Roasted tandoori vegetables


Tandoori is a mixture of spices used for cooking with a tandoor (clay oven) in traditional Indian cooking. Usually it is mixed with yogurt. Meat, cheese (paneer) or even vegetables are marinated in this tandoori sauce and then cooked on sticks on high heat in a tandoor. I could also have called this recipe Tikka vegetables (tikka refers to ingredients marinated in a tandoori sauce and cooked in a tandoor).

Here I propose a simple version with vegetables marinated in a tandoori sauce and then roasted in the oven.

Roasted tandoori vegetables

Servings 3
Prep Time 15 minutes
Cook Time 20 minutes
Resting time 1 hour


  • 2 large carrots I use purple carrots for a more colorful dish
  • 6 buttons mushrooms
  • 4 garlic cloves
  • 3 tbsp fresh chopped ginger
  • 3 tbsp vegetable oil
  • 2 tbsp tandoori spice mixture
  • 1 tsp ground paprika
  • 2 tbsp water
  • 1,5 tbsp lemon juice
  • 1 tbsp honey
  • About 6 sprigs of About 6 sprigs of coriander
  • 1 greek yogurt or vegan yogurt for a vegan recipe (cashew for instance)

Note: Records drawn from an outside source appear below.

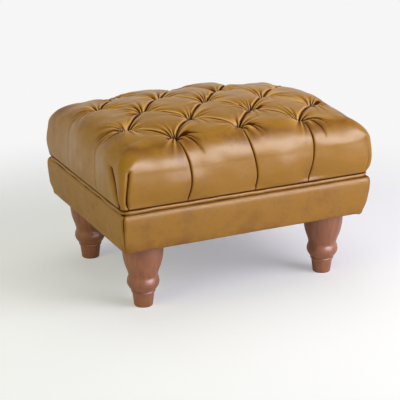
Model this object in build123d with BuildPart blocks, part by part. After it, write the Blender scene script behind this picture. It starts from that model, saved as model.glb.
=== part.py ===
from build123d import *
from math import pi, radians, sin, sqrt
import os

os.makedirs("parts", exist_ok=True)

# A deep-buttoned footstool. X runs along its length, Y along its depth, and Z points up.
# The origin is on the floor under the middle of the stool, and all sizes are in millimetres.

# Overall sizes
length = 600.0
depth = 460.0
leg_height = 151.5
rail_height = 83.0
pad_height = 161.0

# Leather, cloth, wire and gaps
leather = 1.3
cloth = 0.6
staple_wire = 0.7
loose_gap = 0.3
snug_gap = 0.05
overrun = 10.0

# Border: the leather bulges at its top edge and tapers towards the legs
border_taper = 7.0
border_bulge_rise = 70.0
border_shoulder_rise = 79.0
border_shoulder_tuck = 1.5
border_top_tuck = 8.0
border_lift = 3.0
border_underturn = 1.5
border_corner = 10.0
margin_reach = 18.0
cover_margin = 30.0

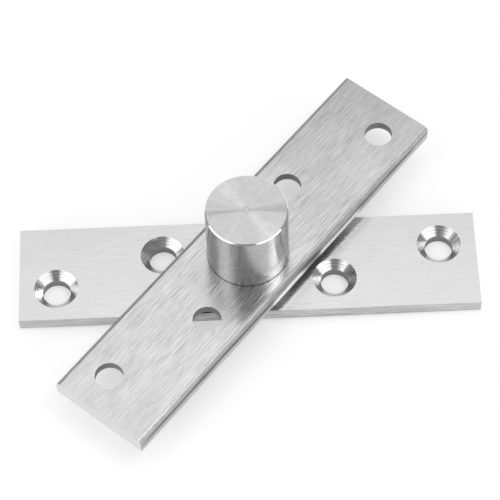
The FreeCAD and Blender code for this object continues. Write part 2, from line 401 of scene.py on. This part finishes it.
# %% Tool marks
def spots(tree, place, size, detail=3.0):
    """Noise with no direction, in spots about size across."""
    inputs = {"Vector": place, "Scale": 1 / size, "Detail": detail}
    return Wire.add(tree, "ShaderNodeTexNoise", None, inputs)


def ripples(value, scale=1.0, detail=3.0):
    """Noise along one number: a new ripple for about every 1 / scale of it."""
    inputs = {"W": value, "Scale": scale, "Detail": detail}
    return Wire.add(
        value.socket.id_data, "ShaderNodeTexNoise", {"noise_dimensions": "1D"}, inputs)


def streaks(tree, turn, length, width, detail=2.0):
    """Noise drawn out along a plate whose long side is turned from +X. Sizes in metres."""
    place = Wire.add(tree, "ShaderNodeTexCoord", output="Object")
    along = Wire.add(tree, "ShaderNodeMapping", {"vector_type": "TEXTURE"}, {
        "Vector": place, "Rotation": (0.0, 0.0, turn), "Scale": (length, width, width),
    })
    return spots(tree, along, 1.0, detail)


def from_end(tree, turn):
    """How far a point of a plate is from its ends: 0 at either end, 1 in the middle."""
    _, x, y, _ = coordinates(tree)
    return 1.0 - abs(x * cos(turn) + y * sin(turn)) / (PLATE_LENGTH / 2)


print("tool marks: spots, ripples, streaks, and from_end for where they lie")

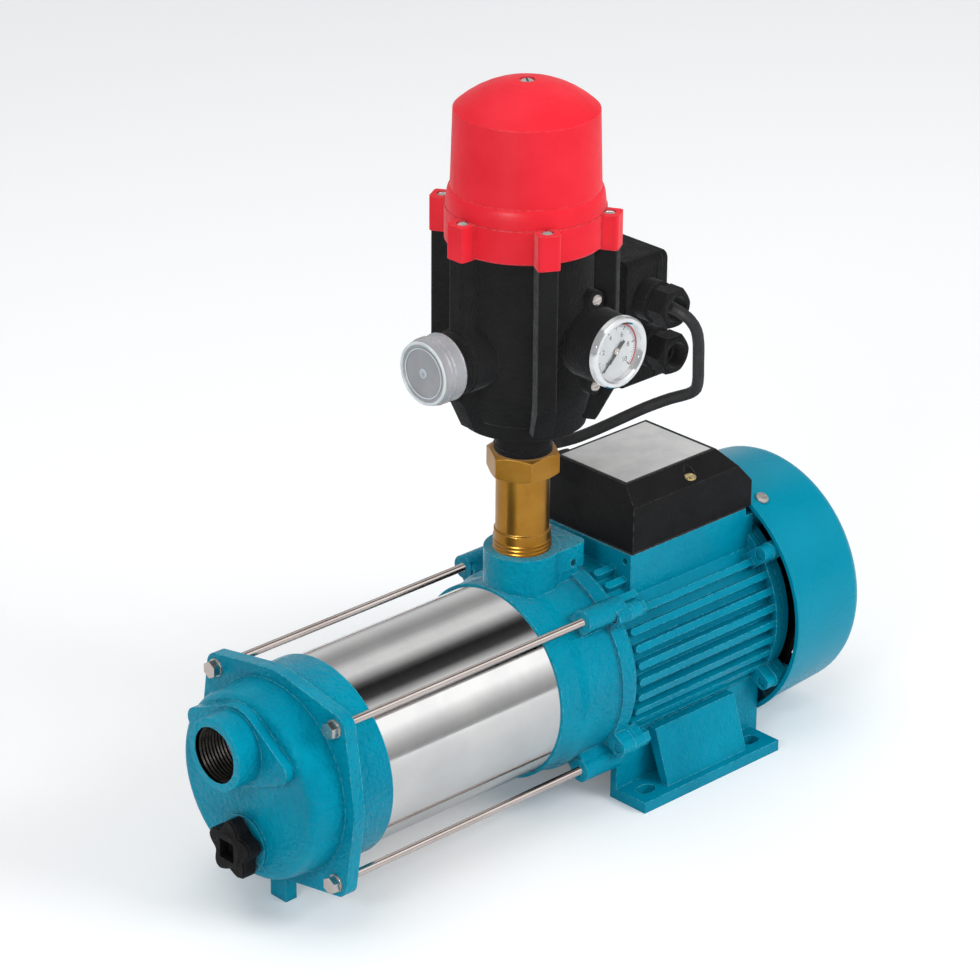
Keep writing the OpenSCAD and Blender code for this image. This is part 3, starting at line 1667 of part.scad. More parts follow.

  • Finely chop the garlic and fresh ginger.
  • Pour the garlic and ginger into a small blender or mincer. Add the tandoori spices, paprika, oil and water and mix long enough to obtain a pasty texture. To make it easier to obtain a paste you can add the lemon juice at this time, or add it afterwards with the yoghurt.
  • Once the tandoori paste is obtained, mix it in a bowl with the yogurt.
  • Add the lemon juice and honey and mix well. Taste, add salt and pepper if necessary.
  • Add 3 chopped sprigs of coriander and mix again.
  • Wash and cut the carrots into fairly thin sticks, and the mushrooms into medium-thick slices.
  • Arrange the vegetables on a baking tray or gratin dish covered with baking paper.
  • Brush generously with tandoori sauce.
  • Leave to rest for 1 hour in a cool place.
  • Preheat the oven to 200 °C.
  • Remove the excess marinade and pour it into a bowl.
  • Put the vegetables in the oven. Halfway through the cooking time (i.e. after 10 minutes) take the dish out and turn the vegetables over. Brush with the remaining marinade and bake for another 10 minutes.
  • Enjoy hot with coriander leaves (with the remaining sprigs).


You can make this recipe with different vegetables of your choice (e.g. cauliflower, potatoes, turnips, sweet potato…).